Set money free. Let people use the monies they wish to use. All of them. Gold and silver will likely be a feature of such a system anyway. Would such a system work? We would tend to believe free-market money will be Western society's default position if the current system is not "rescued" by a new Lehrman-like Bretton Woods.

Of course, we don't want it rescued. The dollar reserve has ALREADY failed, as we've pointed out numerous times. When central banks are printing and disbursing some US$50 TRILLION to re-liquify a frozen system, there's really not much left to salvage. We certainly don't want the same powers-that-be inventing a NEW system. What credibility do they have at this point?

Some have suggested the natural price of gold is ALREADY US$10,000 per ounce, absent the shenanigans of central banks and the commercial banks they control. Whatever it is, the current system is on its way out If the elites themselves are not able to create a new, international "consensus" then perhaps it will crumble as it should and a new, free-market money will emerge.

Freedom! Free our money. There is nothing to fear from it. Those in Iceland overcame their fears. It's strange that so many people have such a hard time conceiving of it. Perhaps, as we have suggested previously, it has something to do with damaged childhoods.

What we call the Internet Reformation has provided the world with an ideal opportunity to start over with free-market money. The Internet is a great educative device. Absent those who are distorting the history of money (intentionally or not), the Internet will provide people with a great education about how money REALLY works.
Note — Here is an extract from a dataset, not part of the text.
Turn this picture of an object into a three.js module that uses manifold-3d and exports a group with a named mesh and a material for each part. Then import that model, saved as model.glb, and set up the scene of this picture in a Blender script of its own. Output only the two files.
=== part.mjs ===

It's not complicated. Money is what people to choose to use in order to trade and save. Throughout history people have used free-market money freely within a free-market environment and hopefully, as the Internet Reformation continues to unfold, such environments shall spring forth again.

After Thoughts

The need to suggest schemes that control people's behavior seems overwhelming to some. Too bad. It is keeping us from realizing our dreams, our destinies, our true desires – the ability to build authentic, happy lives for ourselves and our families.